Today’s economy is such that Wall Street millionaires must loosen their belts a few notches every week. Unemployment is at the lowest in decades. Times are good. What, me worry?
Actually, a little fretting might be in order. A recent report by the Independent Budget Office shows that the gap between the rich and poor in New York City is growing larger every year. The middle class, which has garnered slim pickings from Wall Street’s feast of riches, appears to be fleeing the city in search of an affordable lifestyle.
Analyzing a sample file of 118,000 tax returns filed between 1987 and 1997, the IBO discovered the middle class has declined continuously–from 63 percent of all filers in 1987 to little under 57 percent in 1997. At the same time, the number of poor filers–those with annual incomes of less than $10,000–rose steadily, from 13.4 percent in 1987 to 18.3 percent 10 years later.
The findings aren’t surprising; they confirm what many other reports have suggested. But because IBO analysts used tax return data, rather than the Census data most reports rely on, they were able to generate a much more accurate picture of the growth of the rich and super-rich.

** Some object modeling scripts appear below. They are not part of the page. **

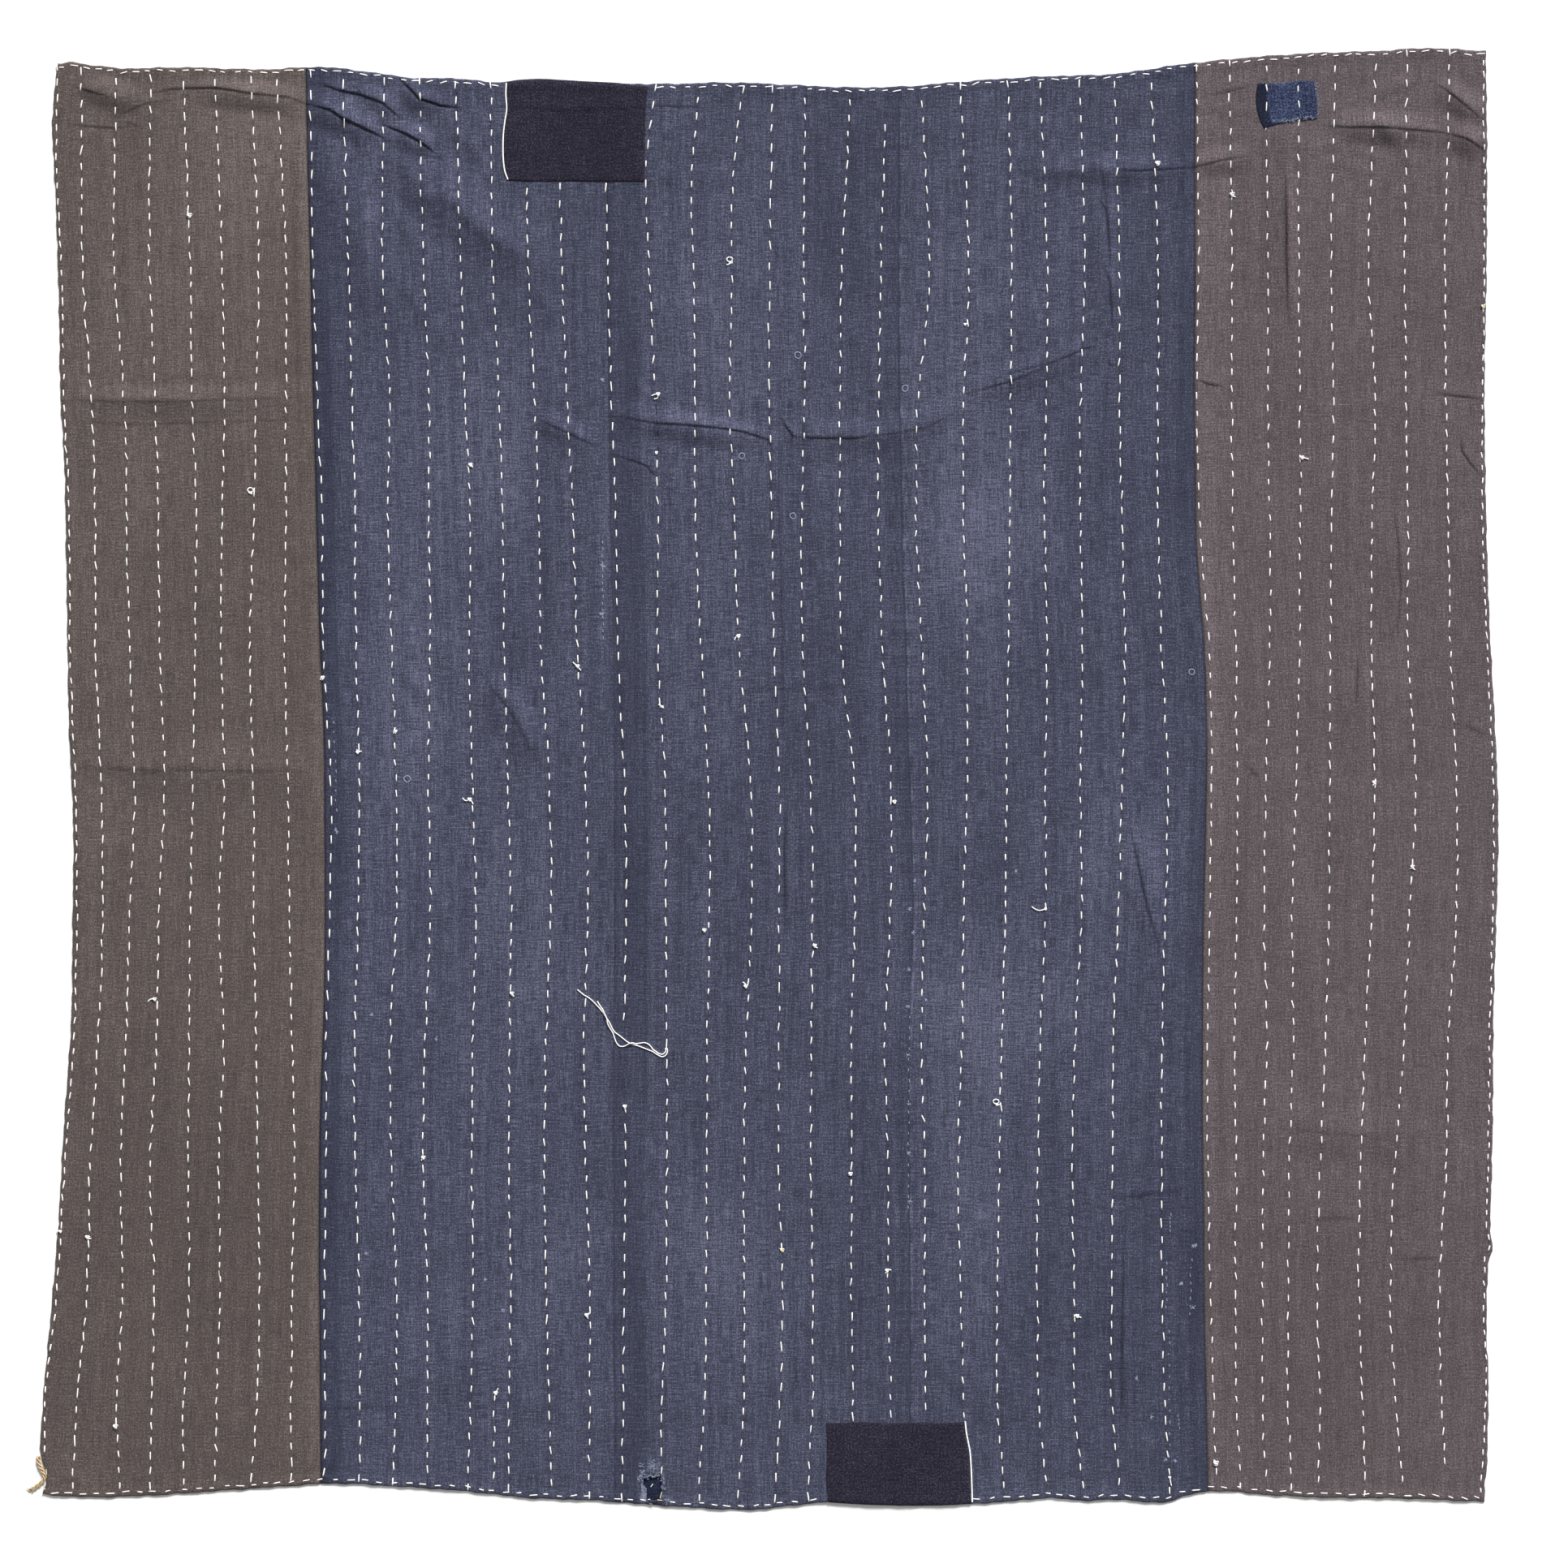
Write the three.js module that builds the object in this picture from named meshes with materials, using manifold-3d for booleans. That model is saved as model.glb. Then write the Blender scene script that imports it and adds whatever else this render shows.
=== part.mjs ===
// Sashiko quilted cloth: five loom widths of old cotton sewn edge to edge and laid flat.
// Millimetres, +Z up, +Y towards the top hem. The origin is on the floor under the middle.
import * as THREE from 'three';
import Module from 'manifold-3d';
import { mergeVertices } from 'three/addons/utils/BufferGeometryUtils.js';

const wasm = await Module();
wasm.setup();

// Driving dimensions
const clothThickness = 2.0; // two layers of cotton quilted together
const patchThickness = 1.0; // one layer with its turned edge
const mendThickness = 1.0; // cloth that shows in the torn place
const pieceGap = 0.3; // clear space between neighbouring pieces
const threadDiameter = 1.2; // thick cotton sewing thread
const yarnDiameter = 3.6; // soft yarn tied to the bottom left corner
const roundSides = 8; // sides of the threads and the yarn
const lowHem = -832; // nominal height of the bottom hem on the sheet
const highHem = 831; // nominal height of the top hem on the sheet

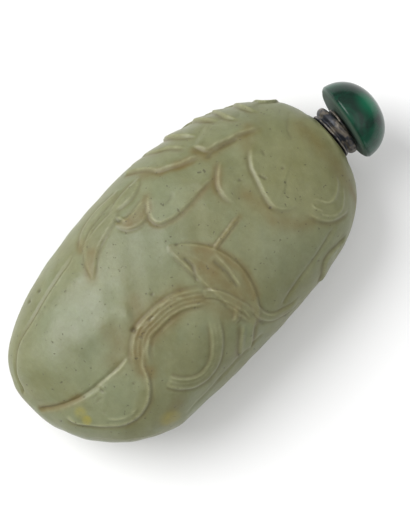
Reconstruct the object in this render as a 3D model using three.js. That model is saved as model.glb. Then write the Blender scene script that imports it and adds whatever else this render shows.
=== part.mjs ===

The analysis also reveals that the city is overwhelmingly dependent on Wall Street. According to report author Michael Jacobs, 24 percent of the city’s tax revenue now comes from the personal income tax paid by downtown financiers.
This means a large fraction of the city’s fiscal base–and, as a consequence, its capacity to fund social services–depends on this volatile income stream. “We are skating on pretty thin ice,” says Mark Levitan of the Community Service Society, the social services policy group. “What happens if the stock market crashes?”
Among other causes, Jacobs blames the imbalance on the decline of middle-income jobs in the city. Levitan holds the inflationary price of affordable housing responsible. “A two-income family making $75,000 to $100,000 a year can actually live a middle class existence outside the city,” he says.
The rise in the number of poor filers does not necessarily mean a rise in poverty, Jacobs cautions–it’s more likely that more low-income people are filing tax returns than did 10 years ago, thanks to the new incentives provided by the Earned Income Tax Credit.